• _Exercise brief_
Repeat exactly what appears from the opening line of the listing to the line with "a plastic hanger.", inclusive.

________________________________________

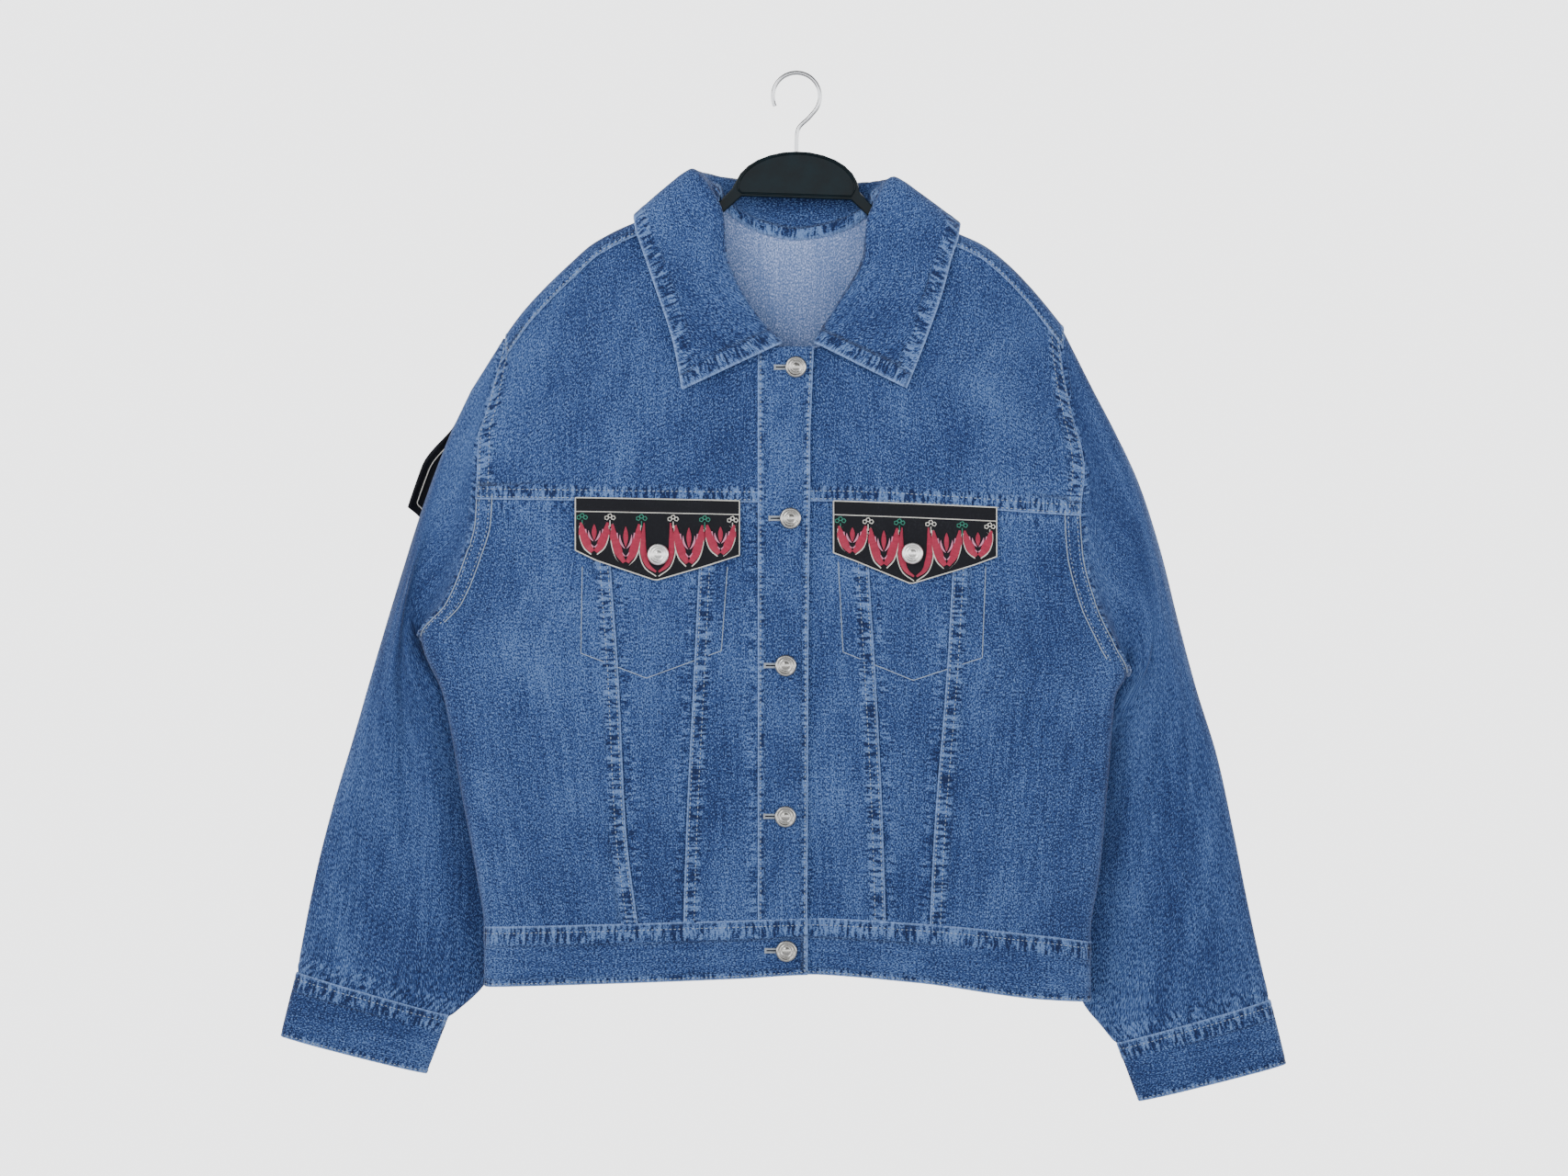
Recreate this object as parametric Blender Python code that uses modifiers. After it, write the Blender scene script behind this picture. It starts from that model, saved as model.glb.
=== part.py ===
"""A denim jacket that hangs on a plastic hanger.

Blender units are metres with +Z up, and the front faces -Y. The origin is inside the crest of the hook.
The tables are in millimetres: x runs to the viewer's right, drop runs down from the origin, y runs back.
"""

import bisect
import math

import bmesh
import bpy
from mathutils import Matrix, Vector

MM = 0.001

# Driving sizes, in millimetres: the gap between pieces, then the thickness of each cloth
GAP = 0.3
CLOTH = 1.6
BAND_CLOTH = 3.0
PLACKET_CLOTH = 2.6
COLLAR_CLOTH = 2.6
TRIM_CLOTH = 1.5
FLAP_CLOTH = 2.0
# How far the trim stands off the cloth below it
LIE = 0.6
# The cloth's rounding over the shoulders and at the folds, and how far down it swells to its full depth
RIDGE_RADIUS = 7.5
RISE_LENGTH = 110.0
# Half of the width of the neck on the shoulder line
NECK_HALF = 66.0
# The shoulder strips, from beside the collar to past the armhole
STRIP_START = 72.0
STRIP_END = {-1: 233.0, 1: 209.0}
BUTTON_DIAMETER = 17.0
BUTTON_HEIGHT = 3.4
# The hanger: half thickness, seat below the shoulder line on its arms and at the neck, and depth of its bar
HANGER_HALF = 3.6
HANGER_SEAT = 4.6
HANGER_NECK_SEAT = 8.0
HANGER_BAR = 9.0
HANGER_REACH = 199.0
DOME_TOP = 62.0
DOME_HALF = 50.0
DOME_RISE = 31.0
HOOK_WIRE = 1.7
HOOK_RADIUS = 19.0

# Colours: red, green, blue, roughness, metallic
DENIM = (0.055, 0.13, 0.36, 0.9, 0.0)
BLACK_CLOTH = (0.012, 0.013, 0.02, 0.7, 0.0)
NICKEL = (0.75, 0.75, 0.76, 0.3, 1.0)
PLASTIC = (0.008, 0.012, 0.016, 0.25, 0.0)
STEEL = (0.6, 0.6, 0.62, 0.25, 1.0)


def curve_at(keys, values, key):
    """A smooth curve through the points that never overshoots them, held level past both ends."""
    if key <= keys[0]:
        return values[0]
    if key >= keys[-1]:
        return values[-1]
    i = bisect.bisect_right(keys, key) - 1
    span = keys[i + 1] - keys[i]
    slope = (values[i + 1] - values[i]) / span
    before = (values[i] - values[i - 1]) / (keys[i] - keys[i - 1]) if i > 0 else slope
    after = slope
    if i + 2 < len(keys):
        after = (values[i + 2] - values[i + 1]) / (keys[i + 2] - keys[i + 1])
    start = 0.0 if before * slope <= 0 else 2 * before * slope / (before + slope)
    end = 0.0 if after * slope <= 0 else 2 * after * slope / (after + slope)
    t = (key - keys[i]) / span
    rise = values[i + 1] - values[i]
    return values[i] + rise * t * t * (3 - 2 * t) + span * t * (1 - t) * (start * (1 - t) - end * t)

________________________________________

• _Result of the task_
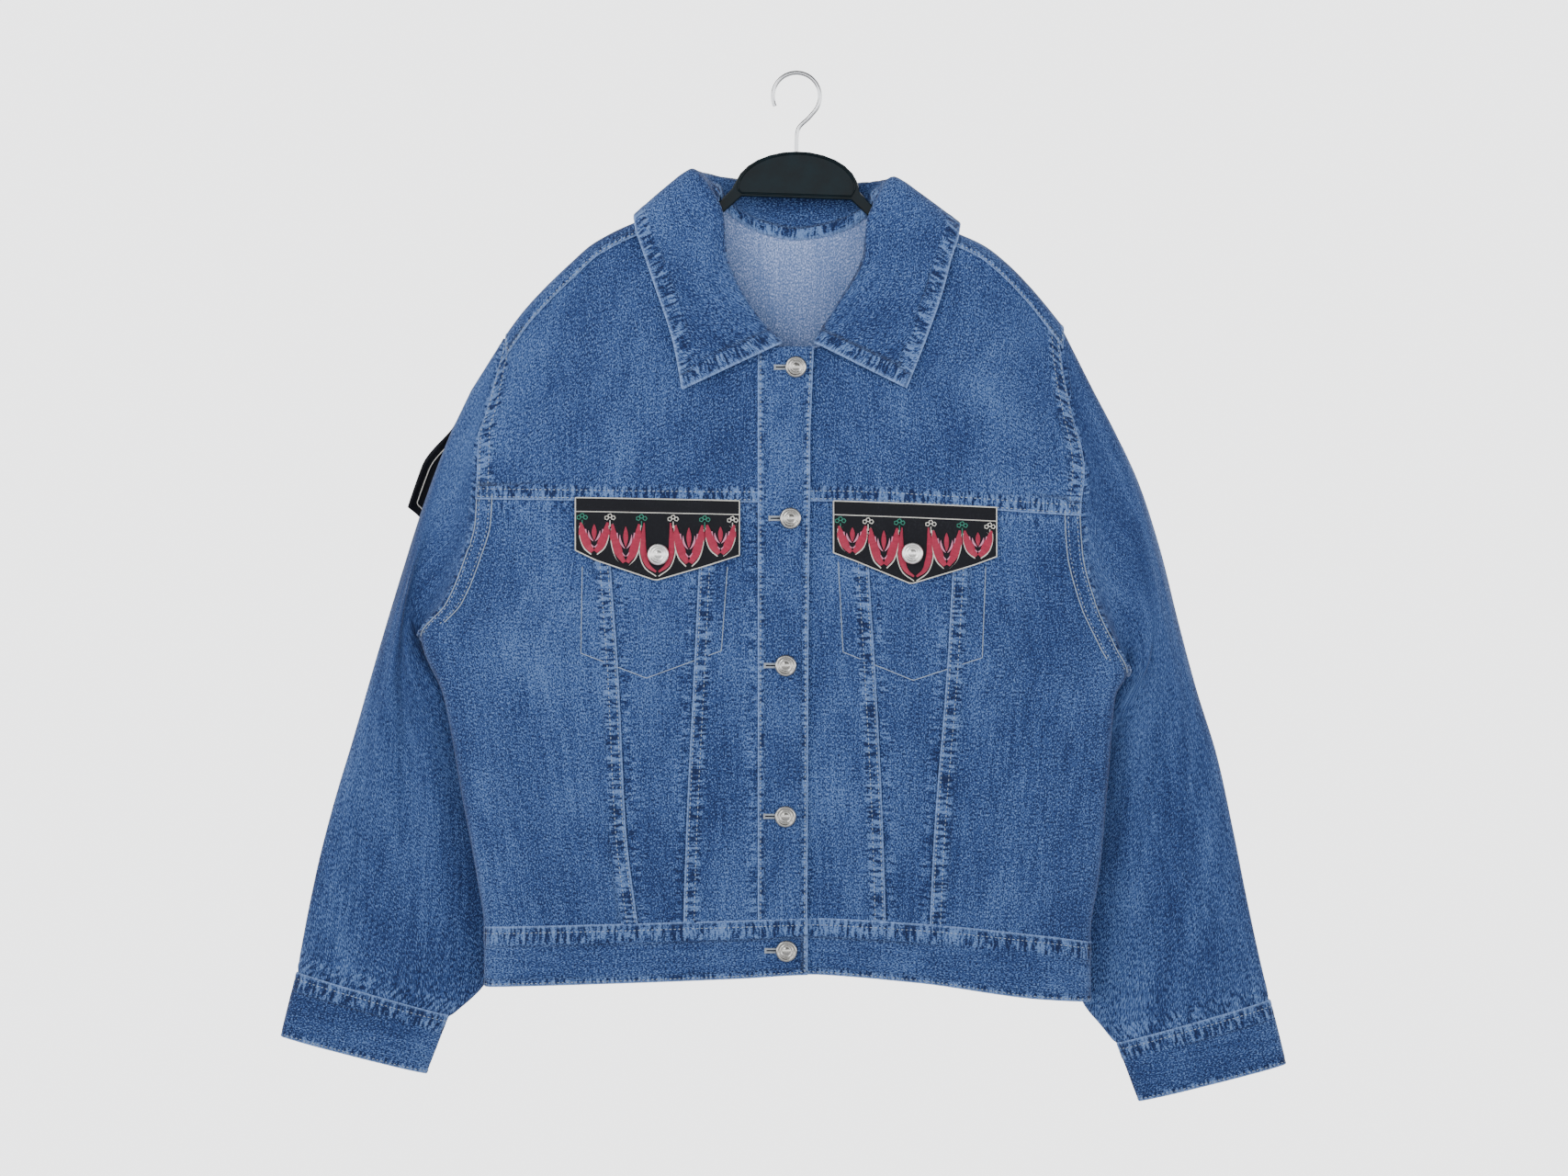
Recreate this object as parametric Blender Python code that uses modifiers. After it, write the Blender scene script behind this picture. It starts from that model, saved as model.glb.
=== part.py ===
"""A denim jacket that hangs on a plastic hanger.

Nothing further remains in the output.